"Bicycle Coalition has political clout and backing of public -- but resistance by some motorists is still creating tension." This curious story in the usually bike-hostile San Francisco Chronicle is an interesting testimony to the growing strength of the alternative transporation movement.
A better story might have been on the impact of the SFBC's work over the past 16 years, just what this "political clout" is helping to obtain. Off top of skull, I can think of:
1) Traffic calming: Any reduction in ped/bike injuries? Any reduction of vehicular collisions? Impact on property values? Impact on livability?
2) Retail economy: instead of one whiny merchant, how about looking at new bike shops, retail sales along bike corridors, increase in bike tourism, increase in bike rental business, etc. (these are all my anecdotal observations, not confirmed, but interesting to know.)
3) No mention of League of American Bicyclists recent recognition of San Francisco as a "Gold Level" Bicycle-Friendly Community.

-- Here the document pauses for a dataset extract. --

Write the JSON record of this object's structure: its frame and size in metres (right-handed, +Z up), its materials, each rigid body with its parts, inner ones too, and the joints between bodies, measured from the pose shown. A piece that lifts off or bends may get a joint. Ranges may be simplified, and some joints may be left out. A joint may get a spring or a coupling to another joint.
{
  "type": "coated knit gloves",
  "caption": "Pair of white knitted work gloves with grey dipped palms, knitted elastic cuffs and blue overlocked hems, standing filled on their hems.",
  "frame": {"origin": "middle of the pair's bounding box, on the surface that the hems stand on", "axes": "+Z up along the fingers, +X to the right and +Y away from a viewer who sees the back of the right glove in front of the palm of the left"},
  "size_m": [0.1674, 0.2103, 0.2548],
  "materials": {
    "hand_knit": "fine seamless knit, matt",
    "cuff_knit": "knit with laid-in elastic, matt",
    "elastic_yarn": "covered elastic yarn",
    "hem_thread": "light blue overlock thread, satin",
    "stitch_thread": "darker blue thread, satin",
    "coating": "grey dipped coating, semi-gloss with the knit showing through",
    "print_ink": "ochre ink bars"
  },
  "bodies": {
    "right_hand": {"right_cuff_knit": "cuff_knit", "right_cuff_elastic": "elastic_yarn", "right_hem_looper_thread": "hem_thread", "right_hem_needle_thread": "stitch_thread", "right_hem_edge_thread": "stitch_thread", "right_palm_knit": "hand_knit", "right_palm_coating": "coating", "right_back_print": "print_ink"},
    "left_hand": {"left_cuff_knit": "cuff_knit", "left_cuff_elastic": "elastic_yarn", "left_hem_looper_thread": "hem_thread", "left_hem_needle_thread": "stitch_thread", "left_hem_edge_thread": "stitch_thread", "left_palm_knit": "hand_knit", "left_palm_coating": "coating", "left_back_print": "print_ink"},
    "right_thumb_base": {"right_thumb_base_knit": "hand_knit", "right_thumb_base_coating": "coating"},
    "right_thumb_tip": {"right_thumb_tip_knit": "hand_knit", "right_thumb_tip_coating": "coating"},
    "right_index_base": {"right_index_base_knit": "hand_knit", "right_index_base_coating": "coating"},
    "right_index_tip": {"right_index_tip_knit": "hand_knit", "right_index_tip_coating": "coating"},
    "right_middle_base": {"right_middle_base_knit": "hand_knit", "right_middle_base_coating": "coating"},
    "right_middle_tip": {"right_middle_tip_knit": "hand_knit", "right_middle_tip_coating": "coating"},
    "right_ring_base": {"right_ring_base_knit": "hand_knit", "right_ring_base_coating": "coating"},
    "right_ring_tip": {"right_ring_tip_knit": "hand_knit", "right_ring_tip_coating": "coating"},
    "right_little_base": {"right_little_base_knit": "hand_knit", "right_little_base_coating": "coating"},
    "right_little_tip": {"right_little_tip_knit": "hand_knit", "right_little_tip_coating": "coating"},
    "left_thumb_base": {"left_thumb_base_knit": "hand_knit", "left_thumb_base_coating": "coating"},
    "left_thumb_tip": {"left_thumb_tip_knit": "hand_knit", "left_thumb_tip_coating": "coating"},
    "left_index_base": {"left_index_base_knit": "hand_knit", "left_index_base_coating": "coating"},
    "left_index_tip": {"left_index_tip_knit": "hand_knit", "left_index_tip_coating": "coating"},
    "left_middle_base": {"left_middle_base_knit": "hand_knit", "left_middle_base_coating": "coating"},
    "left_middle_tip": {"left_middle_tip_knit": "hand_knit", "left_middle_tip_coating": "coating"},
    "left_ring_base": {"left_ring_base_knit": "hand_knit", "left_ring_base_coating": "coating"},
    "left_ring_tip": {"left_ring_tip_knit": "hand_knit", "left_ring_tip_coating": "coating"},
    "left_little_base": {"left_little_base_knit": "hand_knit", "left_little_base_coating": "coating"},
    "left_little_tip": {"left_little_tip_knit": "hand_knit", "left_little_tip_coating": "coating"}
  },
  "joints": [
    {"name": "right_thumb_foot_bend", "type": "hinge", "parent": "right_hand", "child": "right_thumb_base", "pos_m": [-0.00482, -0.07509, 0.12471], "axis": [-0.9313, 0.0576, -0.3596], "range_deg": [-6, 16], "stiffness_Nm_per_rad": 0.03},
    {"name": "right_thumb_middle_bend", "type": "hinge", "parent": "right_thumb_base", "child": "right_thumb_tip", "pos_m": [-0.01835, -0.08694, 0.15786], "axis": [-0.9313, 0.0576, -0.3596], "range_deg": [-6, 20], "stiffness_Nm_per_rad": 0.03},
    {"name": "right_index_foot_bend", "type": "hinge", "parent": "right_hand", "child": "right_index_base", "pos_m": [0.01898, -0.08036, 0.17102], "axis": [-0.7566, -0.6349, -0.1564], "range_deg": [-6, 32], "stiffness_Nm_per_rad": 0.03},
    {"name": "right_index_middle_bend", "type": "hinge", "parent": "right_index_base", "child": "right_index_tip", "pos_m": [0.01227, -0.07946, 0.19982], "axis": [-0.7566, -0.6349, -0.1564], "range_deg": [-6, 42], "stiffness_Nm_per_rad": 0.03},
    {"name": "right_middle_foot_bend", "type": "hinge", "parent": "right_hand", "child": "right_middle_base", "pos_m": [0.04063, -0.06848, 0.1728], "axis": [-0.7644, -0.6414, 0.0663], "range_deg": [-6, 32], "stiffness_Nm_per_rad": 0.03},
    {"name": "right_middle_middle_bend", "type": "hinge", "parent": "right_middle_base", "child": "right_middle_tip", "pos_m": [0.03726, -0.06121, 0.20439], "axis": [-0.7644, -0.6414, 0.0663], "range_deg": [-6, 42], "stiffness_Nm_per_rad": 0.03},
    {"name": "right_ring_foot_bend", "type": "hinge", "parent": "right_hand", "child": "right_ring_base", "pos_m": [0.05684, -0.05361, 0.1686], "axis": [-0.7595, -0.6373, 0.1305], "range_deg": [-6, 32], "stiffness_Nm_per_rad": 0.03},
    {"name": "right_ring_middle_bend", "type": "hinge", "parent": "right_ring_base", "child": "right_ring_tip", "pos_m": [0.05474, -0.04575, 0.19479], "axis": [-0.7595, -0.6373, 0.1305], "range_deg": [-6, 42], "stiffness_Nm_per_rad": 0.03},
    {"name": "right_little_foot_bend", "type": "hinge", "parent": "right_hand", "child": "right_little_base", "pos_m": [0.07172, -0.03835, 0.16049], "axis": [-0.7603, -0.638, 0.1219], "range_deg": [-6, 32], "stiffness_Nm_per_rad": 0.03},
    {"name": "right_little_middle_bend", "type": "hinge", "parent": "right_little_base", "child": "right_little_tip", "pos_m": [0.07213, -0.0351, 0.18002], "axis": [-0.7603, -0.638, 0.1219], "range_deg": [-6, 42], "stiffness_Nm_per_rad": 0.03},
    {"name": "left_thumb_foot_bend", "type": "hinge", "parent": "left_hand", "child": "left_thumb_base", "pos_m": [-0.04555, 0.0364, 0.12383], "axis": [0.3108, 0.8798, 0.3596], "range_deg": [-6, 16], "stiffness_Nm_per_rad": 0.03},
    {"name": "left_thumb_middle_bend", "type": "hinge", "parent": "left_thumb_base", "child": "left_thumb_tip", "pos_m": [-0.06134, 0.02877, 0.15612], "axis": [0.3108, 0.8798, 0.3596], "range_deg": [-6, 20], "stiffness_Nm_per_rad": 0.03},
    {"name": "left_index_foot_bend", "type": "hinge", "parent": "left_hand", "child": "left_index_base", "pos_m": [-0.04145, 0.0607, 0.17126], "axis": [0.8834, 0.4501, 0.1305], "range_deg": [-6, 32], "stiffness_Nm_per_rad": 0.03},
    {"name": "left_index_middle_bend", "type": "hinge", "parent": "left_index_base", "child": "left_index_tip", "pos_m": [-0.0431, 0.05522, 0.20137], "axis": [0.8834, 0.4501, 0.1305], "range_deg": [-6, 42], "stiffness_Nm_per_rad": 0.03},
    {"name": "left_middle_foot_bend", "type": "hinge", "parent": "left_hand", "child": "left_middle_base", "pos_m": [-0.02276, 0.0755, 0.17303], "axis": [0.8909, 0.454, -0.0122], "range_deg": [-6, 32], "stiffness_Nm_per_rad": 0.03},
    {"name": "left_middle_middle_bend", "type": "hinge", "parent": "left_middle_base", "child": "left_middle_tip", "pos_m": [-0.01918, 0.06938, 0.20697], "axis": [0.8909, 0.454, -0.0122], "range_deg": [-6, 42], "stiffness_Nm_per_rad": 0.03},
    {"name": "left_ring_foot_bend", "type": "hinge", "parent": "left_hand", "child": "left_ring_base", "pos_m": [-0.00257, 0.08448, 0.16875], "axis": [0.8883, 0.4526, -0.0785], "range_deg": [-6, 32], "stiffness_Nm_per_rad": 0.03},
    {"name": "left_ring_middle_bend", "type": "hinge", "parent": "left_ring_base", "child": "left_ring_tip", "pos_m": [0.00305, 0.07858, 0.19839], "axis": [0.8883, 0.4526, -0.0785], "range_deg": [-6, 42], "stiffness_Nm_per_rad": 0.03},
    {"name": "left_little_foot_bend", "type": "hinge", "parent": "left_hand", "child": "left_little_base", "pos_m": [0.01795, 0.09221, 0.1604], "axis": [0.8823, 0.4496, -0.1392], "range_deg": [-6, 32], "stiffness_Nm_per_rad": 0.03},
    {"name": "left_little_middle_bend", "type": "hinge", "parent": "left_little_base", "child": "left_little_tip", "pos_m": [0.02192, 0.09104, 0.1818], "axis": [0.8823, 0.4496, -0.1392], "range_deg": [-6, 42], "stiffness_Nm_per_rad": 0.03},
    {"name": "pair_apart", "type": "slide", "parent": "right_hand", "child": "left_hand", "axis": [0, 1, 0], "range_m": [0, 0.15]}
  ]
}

4) Innovations such as the "sharrow", which SF pioneered and have now been approved by Cal DOT for use in other communities. (Might be nice if this article educated motorists about sharrows.)
5) Improved public health: any noted trends in SF in past 16 years that might be tied to a doubling of bike commuting?
I'm a proud member of the San Francisco Bicycle Coalition, which is an advocacy model for cyclists across the U.S. Organized bicyclists can make a difference.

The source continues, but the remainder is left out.